_DATA TO USE_
-.-.-

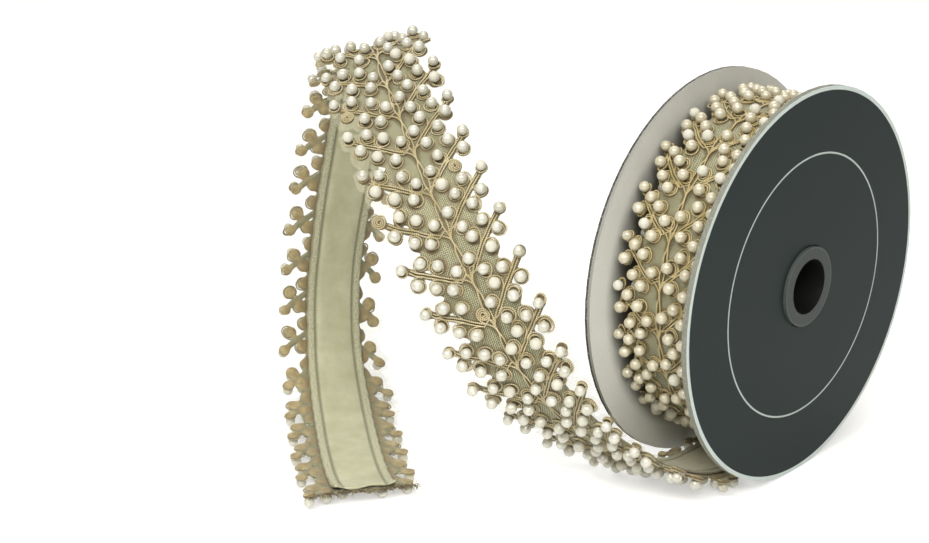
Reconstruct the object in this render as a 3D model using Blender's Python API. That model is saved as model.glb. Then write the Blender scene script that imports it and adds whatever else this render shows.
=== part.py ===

-.-.-

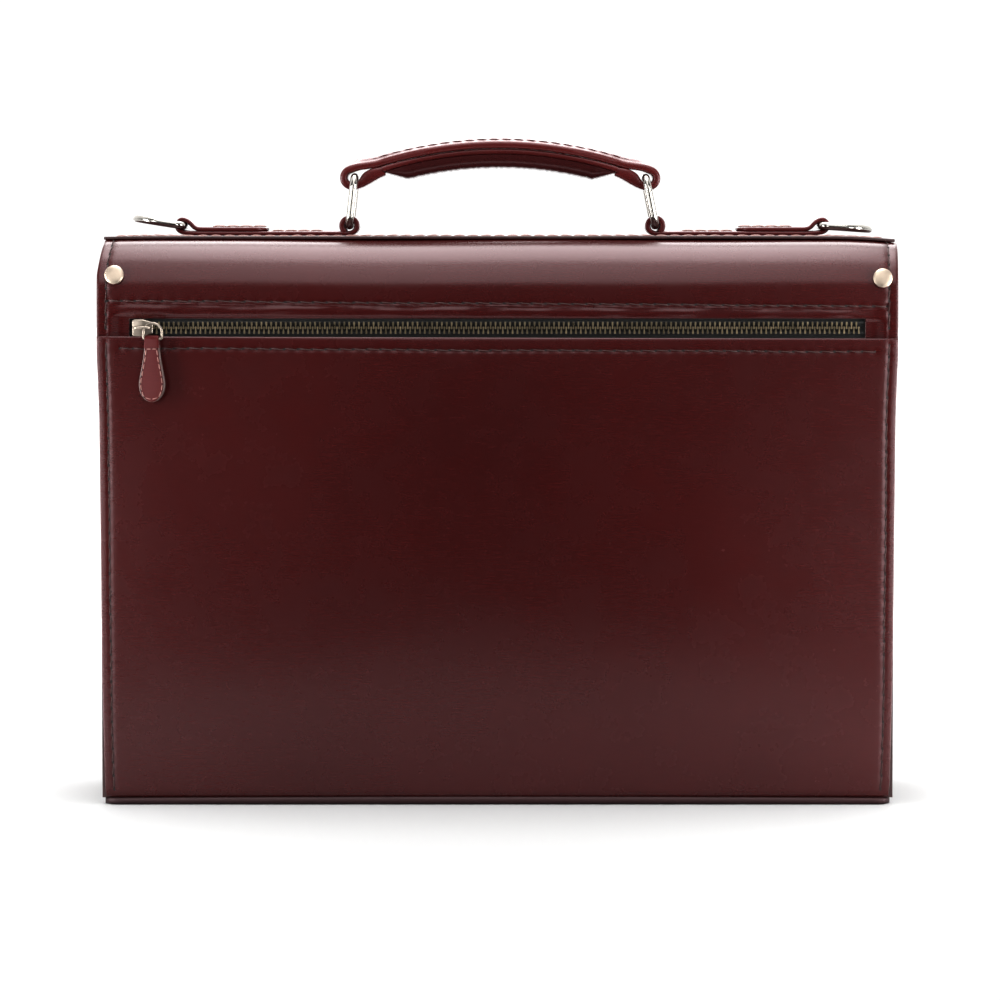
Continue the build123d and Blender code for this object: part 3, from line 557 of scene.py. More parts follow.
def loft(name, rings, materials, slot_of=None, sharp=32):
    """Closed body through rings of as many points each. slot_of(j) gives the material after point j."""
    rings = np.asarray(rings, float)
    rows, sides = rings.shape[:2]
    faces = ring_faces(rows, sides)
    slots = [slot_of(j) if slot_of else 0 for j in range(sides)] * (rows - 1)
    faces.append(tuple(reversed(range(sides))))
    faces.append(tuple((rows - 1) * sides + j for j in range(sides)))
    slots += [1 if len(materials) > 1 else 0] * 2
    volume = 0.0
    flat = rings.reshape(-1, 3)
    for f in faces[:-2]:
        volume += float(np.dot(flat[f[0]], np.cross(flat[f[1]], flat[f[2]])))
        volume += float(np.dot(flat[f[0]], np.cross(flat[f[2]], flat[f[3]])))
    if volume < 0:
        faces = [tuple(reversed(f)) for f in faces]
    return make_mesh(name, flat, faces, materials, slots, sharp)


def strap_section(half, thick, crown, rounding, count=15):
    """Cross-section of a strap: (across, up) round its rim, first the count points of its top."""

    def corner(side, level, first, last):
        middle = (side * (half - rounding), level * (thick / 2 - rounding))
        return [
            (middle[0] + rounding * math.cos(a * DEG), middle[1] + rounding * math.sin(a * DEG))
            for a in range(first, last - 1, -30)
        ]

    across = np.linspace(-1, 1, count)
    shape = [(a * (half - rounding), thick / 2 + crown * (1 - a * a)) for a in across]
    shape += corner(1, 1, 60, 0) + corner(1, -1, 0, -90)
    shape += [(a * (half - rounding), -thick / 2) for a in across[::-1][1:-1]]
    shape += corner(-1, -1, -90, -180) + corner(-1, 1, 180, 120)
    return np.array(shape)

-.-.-

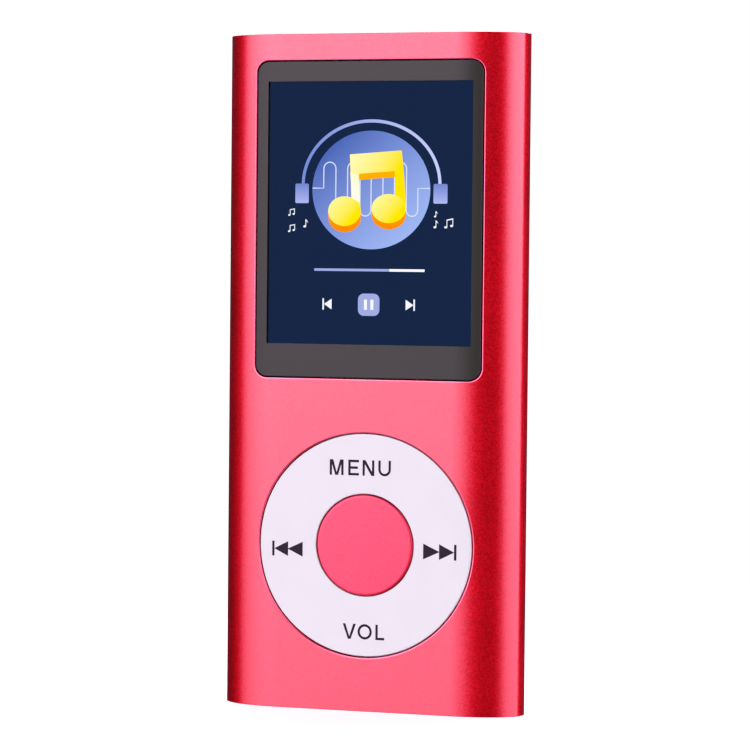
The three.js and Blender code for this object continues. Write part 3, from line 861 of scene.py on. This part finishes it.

-.-.-

_TO DO_
Going down the listing above, begin printing at the line with "Continue the build123d" and finish with the line with "strap: (across, up)", exactly as they appear.

_RESPONSE TO THIS TASK_
Continue the build123d and Blender code for this object: part 3, from line 557 of scene.py. More parts follow.
def loft(name, rings, materials, slot_of=None, sharp=32):
    """Closed body through rings of as many points each. slot_of(j) gives the material after point j."""
    rings = np.asarray(rings, float)
    rows, sides = rings.shape[:2]
    faces = ring_faces(rows, sides)
    slots = [slot_of(j) if slot_of else 0 for j in range(sides)] * (rows - 1)
    faces.append(tuple(reversed(range(sides))))
    faces.append(tuple((rows - 1) * sides + j for j in range(sides)))
    slots += [1 if len(materials) > 1 else 0] * 2
    volume = 0.0
    flat = rings.reshape(-1, 3)
    for f in faces[:-2]:
        volume += float(np.dot(flat[f[0]], np.cross(flat[f[1]], flat[f[2]])))
        volume += float(np.dot(flat[f[0]], np.cross(flat[f[2]], flat[f[3]])))
    if volume < 0:
        faces = [tuple(reversed(f)) for f in faces]
    return make_mesh(name, flat, faces, materials, slots, sharp)


def strap_section(half, thick, crown, rounding, count=15):
    """Cross-section of a strap: (across, up) round its rim, first the count points of its top."""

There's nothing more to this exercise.